Task requirements ▸
Pull every line with the word "their" out of the entries below.

Listed entries ▸

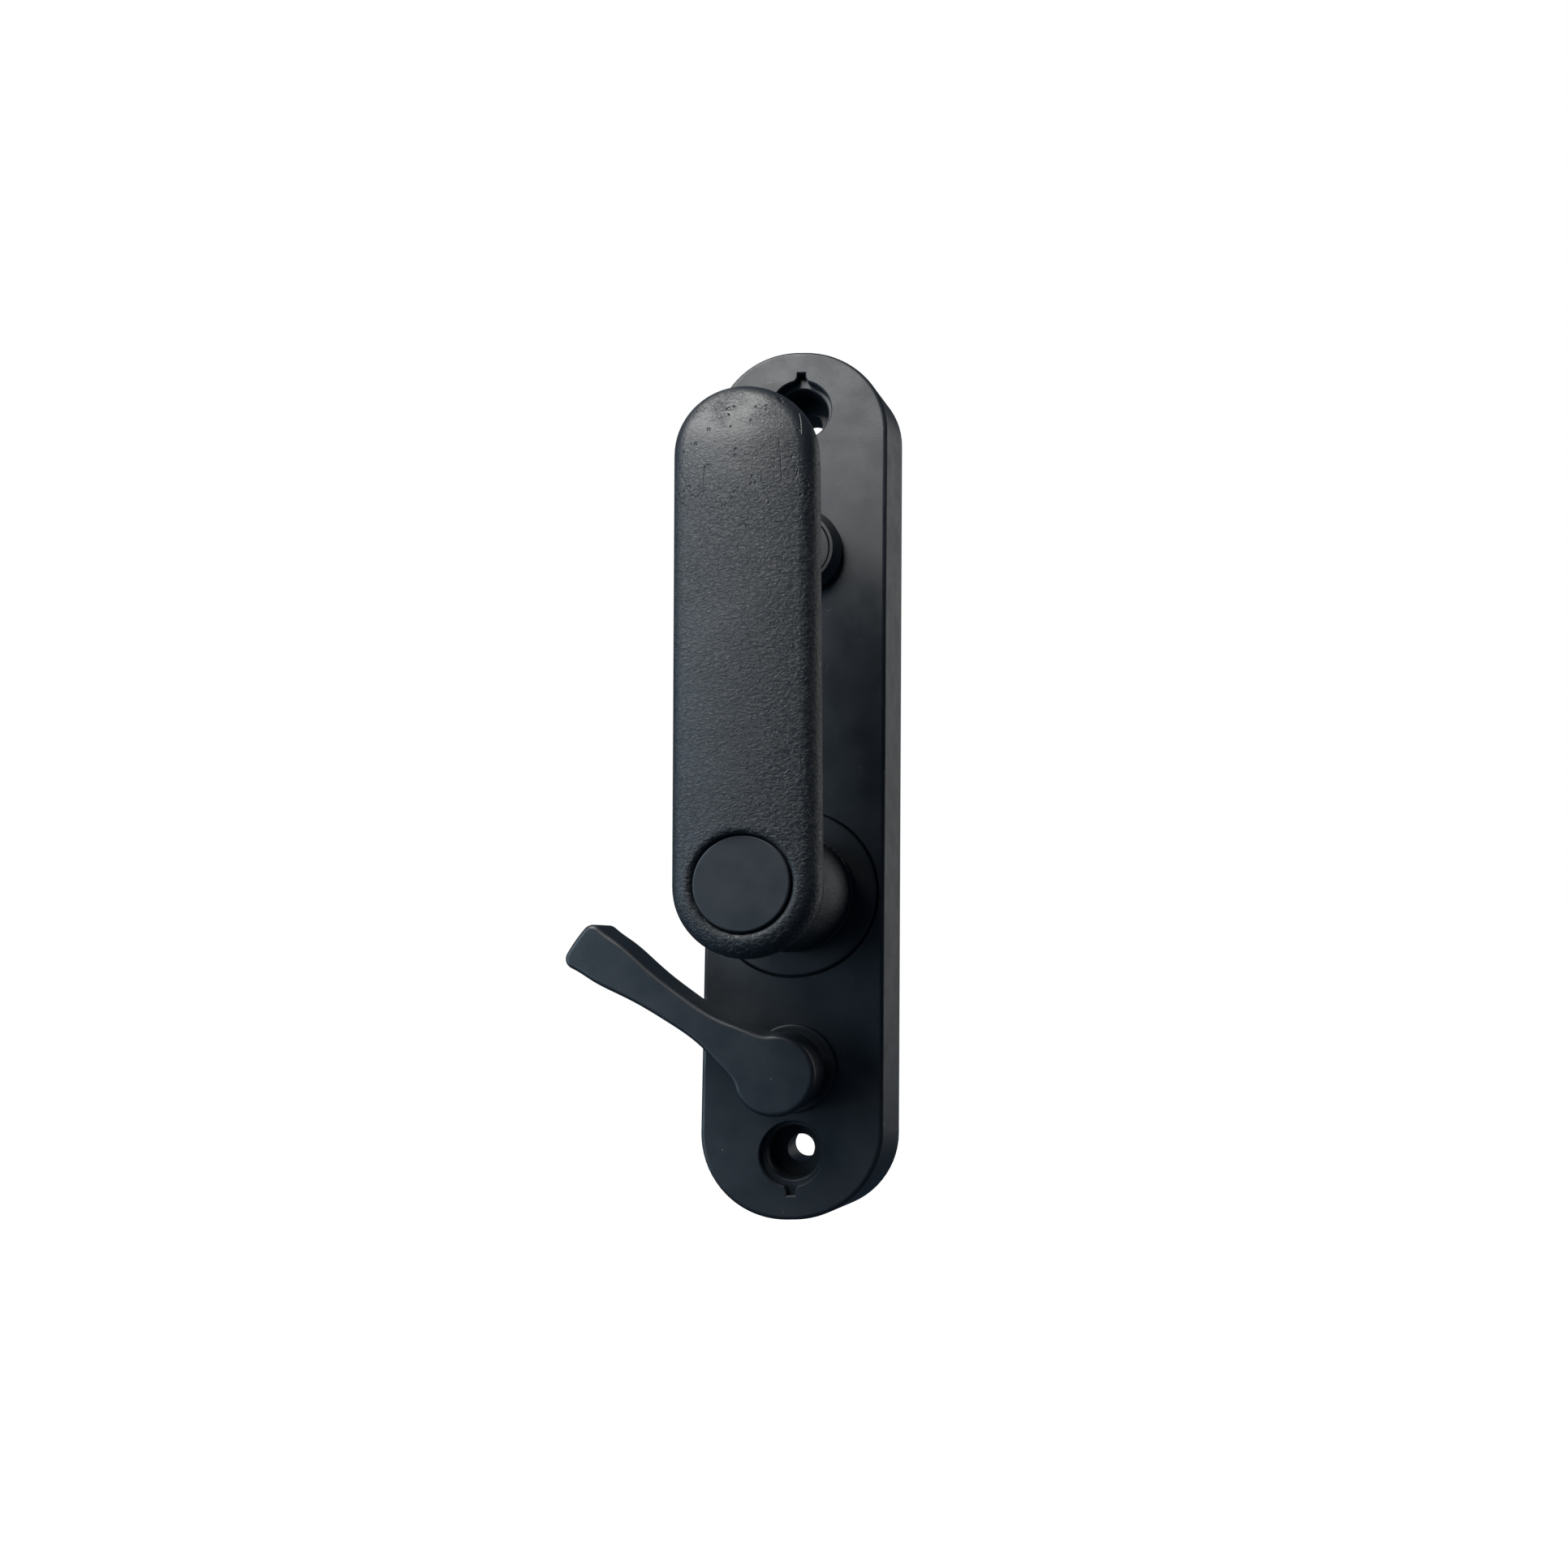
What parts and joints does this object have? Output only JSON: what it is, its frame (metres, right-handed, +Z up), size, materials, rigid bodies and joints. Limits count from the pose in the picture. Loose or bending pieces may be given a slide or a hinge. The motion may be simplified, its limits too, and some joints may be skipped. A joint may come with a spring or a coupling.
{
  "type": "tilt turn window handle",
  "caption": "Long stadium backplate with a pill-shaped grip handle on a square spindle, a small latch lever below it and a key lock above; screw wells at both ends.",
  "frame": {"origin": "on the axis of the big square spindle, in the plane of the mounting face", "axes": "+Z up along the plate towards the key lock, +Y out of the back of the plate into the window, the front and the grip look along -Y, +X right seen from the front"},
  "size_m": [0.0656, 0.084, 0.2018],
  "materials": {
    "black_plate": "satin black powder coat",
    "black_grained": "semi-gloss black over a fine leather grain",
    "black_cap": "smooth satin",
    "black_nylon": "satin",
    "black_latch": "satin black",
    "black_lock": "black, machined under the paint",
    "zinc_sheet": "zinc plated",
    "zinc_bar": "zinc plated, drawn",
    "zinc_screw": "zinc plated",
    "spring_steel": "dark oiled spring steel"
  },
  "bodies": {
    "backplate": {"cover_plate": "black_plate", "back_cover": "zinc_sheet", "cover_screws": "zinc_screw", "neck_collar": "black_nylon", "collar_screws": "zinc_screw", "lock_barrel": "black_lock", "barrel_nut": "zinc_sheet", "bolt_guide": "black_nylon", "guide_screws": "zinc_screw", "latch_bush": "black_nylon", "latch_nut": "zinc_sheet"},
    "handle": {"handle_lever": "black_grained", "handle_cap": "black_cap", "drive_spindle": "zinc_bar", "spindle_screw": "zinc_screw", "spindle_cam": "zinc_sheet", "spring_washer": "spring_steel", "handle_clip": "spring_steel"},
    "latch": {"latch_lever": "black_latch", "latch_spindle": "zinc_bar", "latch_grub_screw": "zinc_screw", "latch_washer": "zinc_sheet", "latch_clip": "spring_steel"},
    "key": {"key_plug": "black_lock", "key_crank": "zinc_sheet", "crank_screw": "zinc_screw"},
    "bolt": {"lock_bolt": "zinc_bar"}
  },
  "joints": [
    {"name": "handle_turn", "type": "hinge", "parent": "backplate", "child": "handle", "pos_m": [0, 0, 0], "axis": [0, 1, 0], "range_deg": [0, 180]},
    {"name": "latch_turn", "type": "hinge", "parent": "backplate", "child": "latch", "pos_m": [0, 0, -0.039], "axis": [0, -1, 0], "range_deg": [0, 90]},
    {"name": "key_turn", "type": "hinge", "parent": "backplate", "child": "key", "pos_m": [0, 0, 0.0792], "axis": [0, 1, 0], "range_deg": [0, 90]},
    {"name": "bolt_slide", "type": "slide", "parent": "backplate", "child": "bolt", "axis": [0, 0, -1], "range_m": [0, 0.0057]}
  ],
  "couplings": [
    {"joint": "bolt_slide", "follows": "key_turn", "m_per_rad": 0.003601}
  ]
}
==
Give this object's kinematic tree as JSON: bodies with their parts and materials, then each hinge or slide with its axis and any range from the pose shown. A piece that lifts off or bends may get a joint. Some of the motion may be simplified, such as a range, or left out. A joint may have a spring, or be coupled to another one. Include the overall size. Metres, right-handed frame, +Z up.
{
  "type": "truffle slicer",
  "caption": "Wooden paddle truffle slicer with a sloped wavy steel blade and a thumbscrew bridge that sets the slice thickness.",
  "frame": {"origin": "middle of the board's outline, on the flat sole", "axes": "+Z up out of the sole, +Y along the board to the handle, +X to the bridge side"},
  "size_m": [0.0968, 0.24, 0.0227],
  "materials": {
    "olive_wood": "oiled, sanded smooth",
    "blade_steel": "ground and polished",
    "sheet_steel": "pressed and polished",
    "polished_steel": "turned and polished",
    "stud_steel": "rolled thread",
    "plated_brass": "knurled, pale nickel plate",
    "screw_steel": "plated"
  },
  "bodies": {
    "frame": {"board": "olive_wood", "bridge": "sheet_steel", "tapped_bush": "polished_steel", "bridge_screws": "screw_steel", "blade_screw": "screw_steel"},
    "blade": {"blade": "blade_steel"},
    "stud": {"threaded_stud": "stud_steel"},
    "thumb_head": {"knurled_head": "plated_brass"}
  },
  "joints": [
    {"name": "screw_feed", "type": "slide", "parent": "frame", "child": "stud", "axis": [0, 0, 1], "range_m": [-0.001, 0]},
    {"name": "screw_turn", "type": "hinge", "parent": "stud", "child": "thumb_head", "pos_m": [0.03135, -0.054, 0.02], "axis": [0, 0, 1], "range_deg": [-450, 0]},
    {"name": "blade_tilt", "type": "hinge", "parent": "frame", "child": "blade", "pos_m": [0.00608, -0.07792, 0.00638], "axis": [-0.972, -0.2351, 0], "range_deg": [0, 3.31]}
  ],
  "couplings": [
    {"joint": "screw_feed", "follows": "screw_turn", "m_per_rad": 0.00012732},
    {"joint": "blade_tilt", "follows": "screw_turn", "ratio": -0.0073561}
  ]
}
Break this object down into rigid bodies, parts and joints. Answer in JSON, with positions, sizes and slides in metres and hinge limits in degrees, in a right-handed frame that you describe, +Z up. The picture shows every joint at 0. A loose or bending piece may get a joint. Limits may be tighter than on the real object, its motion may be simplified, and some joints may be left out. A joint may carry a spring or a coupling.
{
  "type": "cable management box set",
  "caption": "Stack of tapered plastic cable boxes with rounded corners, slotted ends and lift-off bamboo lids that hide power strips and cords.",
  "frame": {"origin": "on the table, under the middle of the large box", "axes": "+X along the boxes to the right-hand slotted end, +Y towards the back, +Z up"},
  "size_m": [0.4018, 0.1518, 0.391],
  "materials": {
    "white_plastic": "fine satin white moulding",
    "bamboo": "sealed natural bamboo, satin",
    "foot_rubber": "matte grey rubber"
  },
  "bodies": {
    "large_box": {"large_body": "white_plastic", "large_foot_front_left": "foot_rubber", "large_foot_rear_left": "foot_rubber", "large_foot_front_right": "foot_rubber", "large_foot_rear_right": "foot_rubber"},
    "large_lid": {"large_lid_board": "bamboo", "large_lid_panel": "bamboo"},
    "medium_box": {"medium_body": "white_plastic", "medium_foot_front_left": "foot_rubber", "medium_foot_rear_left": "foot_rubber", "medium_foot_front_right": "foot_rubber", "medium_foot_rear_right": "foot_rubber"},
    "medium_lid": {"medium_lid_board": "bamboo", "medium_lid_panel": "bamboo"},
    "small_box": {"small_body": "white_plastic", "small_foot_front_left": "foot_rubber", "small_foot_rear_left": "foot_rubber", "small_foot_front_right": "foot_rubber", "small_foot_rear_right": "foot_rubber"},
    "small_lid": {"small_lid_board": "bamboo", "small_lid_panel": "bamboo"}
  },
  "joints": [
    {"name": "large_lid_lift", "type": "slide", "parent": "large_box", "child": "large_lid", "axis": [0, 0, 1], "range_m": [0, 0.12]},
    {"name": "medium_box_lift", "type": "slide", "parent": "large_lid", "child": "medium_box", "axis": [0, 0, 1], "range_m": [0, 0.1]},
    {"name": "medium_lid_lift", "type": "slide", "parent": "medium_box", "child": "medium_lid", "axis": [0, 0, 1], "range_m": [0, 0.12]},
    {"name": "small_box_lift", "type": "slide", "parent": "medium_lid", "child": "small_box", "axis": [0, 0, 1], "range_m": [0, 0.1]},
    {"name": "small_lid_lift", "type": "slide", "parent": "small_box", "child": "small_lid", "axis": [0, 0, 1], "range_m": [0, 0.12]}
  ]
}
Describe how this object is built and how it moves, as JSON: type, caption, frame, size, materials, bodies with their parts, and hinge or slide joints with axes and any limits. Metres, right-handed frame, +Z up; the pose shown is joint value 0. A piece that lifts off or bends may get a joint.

Full response ▸
Give this object's kinematic tree as JSON: bodies with their parts and materials, then each hinge or slide with its axis and any range from the pose shown. A piece that lifts off or bends may get a joint. Some of the motion may be simplified, such as a range, or left out. A joint may have a spring, or be coupled to another one. Include the overall size. Metres, right-handed frame, +Z up.
Describe how this object is built and how it moves, as JSON: type, caption, frame, size, materials, bodies with their parts, and hinge or slide joints with axes and any limits. Metres, right-handed frame, +Z up; the pose shown is joint value 0. A piece that lifts off or bends may get a joint.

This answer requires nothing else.